Go ahead and double-check your browsers, boys and girls, but we really are at http://www.yahoo.com. Not long ago, Yahoo! was infamous among advertisers for resisting banners over 10K, for absolute inflexibility on its astronomical pricing, for refusing third-party ad serving, for indifference about tracking ad performance, and even for not returning phone calls. Echoing many agency executives, Kevin Howard, director of media and account management at Avenue A, says, "I think a year to two years ago we found it difficult to work with them. It was hard for us to justify to clients their creative, pricing and tracking." Nowadays, type "Yahoo" into your industry analyst search engine and you are likely to see pages of the same quote — "180" — the keyword virtually every ad honcho we could grab used to describe Yahoo!’s new ’tude toward advertisers. "They’ve done a complete 180," says, among others, Ogilvy’s Megan Mores. It used to be a struggle to get an animated banner on the site. Now, says Howard, "their rich media acceptance is the best on the Internet."
Our New Best Friend If industry accolades are any measure, then Yahoo! has quickly transformed itself from being the home of the boring but expensive mass banner buy into a virtual road map for other portal/publishers who want to move to the leading edge of the online ad business. When Ad Age recently assembled a panel of agency executives to compare and evaluate the top three Web properties (including AOL and MSN), Yahoo! was the hands-down winner in every category of agency service, from customization to pricing negotiation, overall improvement, and general understanding of the ad business. The trade daily itself was surprised that the panel was unanimous in judging Yahoo! substantially superior to its rivals in all categories. Agencies now say the great portal has learned a new keyword that may produce a lot of results: flexibility. The company considers virtually every ad format now available, from animation with audio to pop-unders to Unicast Superstitials. Agencies tell us they are having few if any discrepancy disputes with the company. And here’s something we never thought we would hear about the world’s biggest eyeball camp. "Their pricing has been really great, very, very efficient," says Roni Jenkins, director of communications strategy, digital, J. Walter Thompson.
None of which is to say that Yahoo! as a company, let alone a budding media entity, is out of the smoldering dot-com woods just yet.
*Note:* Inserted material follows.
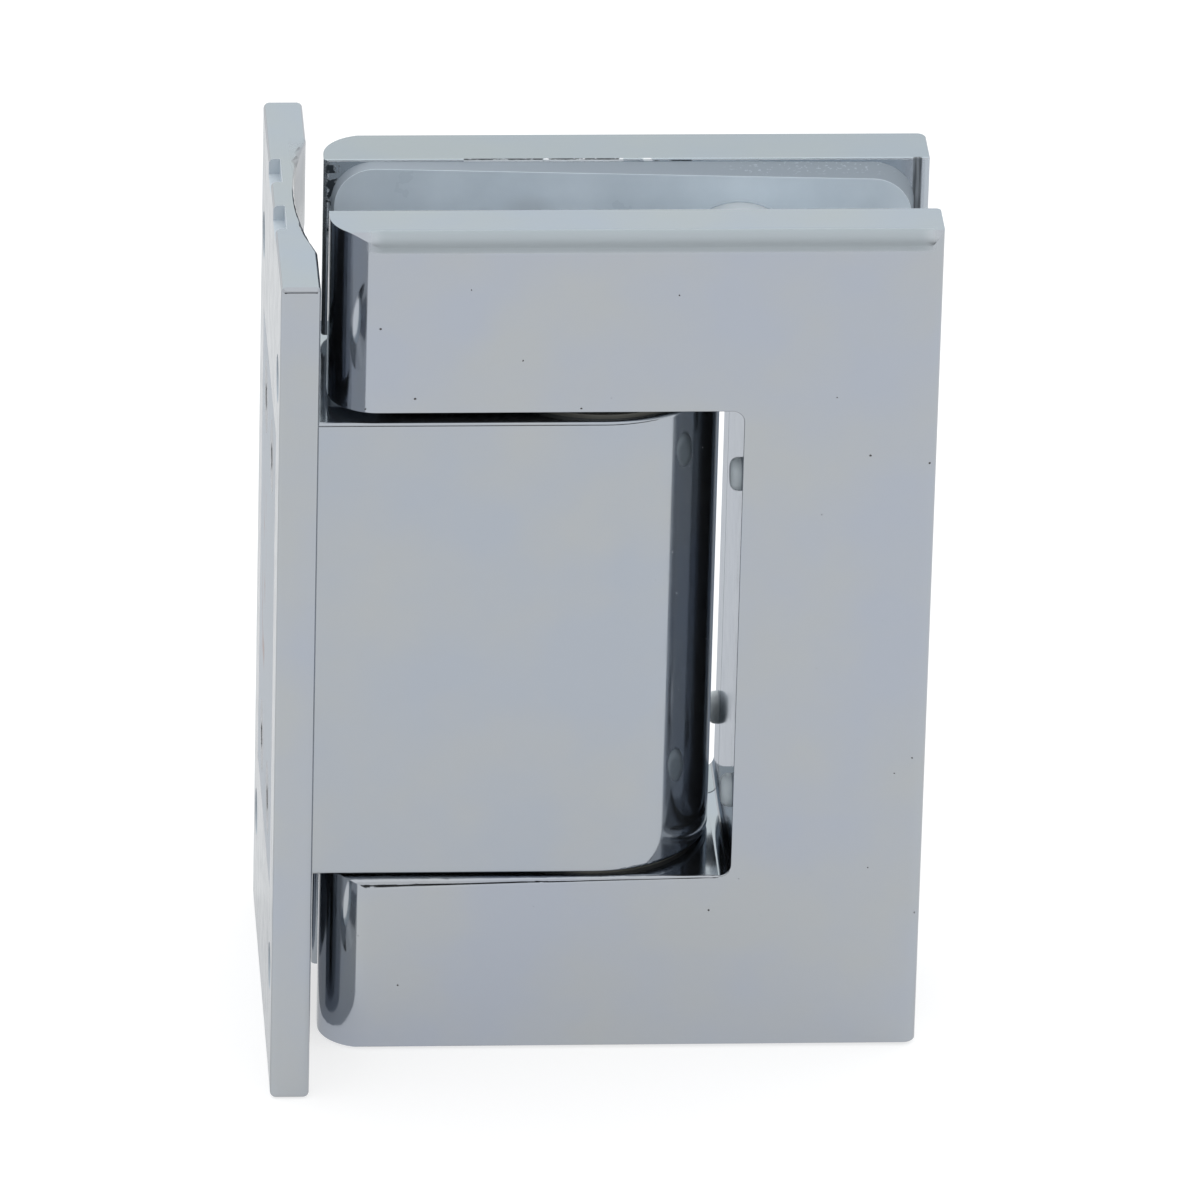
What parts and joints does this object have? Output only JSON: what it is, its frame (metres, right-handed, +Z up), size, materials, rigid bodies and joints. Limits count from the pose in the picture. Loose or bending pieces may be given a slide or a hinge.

While many credit CEO Terry Semel with moving the mighty portal in a positive direction in the year since he took the reins, Yahoo! continues to struggle back to profitability. It posted a net loss of $53.6 million for the first quarter of this year, and though its sales of $192.7 million beat some estimates, overall revenue is down nearly 50% from the Web’s go-go days of 1999 and 2000. This new spirit of cooperation with the ad industry, welcome as it is to agencies, has not converted into cash yet. The company’s first-quarter marketing services revenue was down 11% from Q4 2001 and off a full 15% from the same quarter last year.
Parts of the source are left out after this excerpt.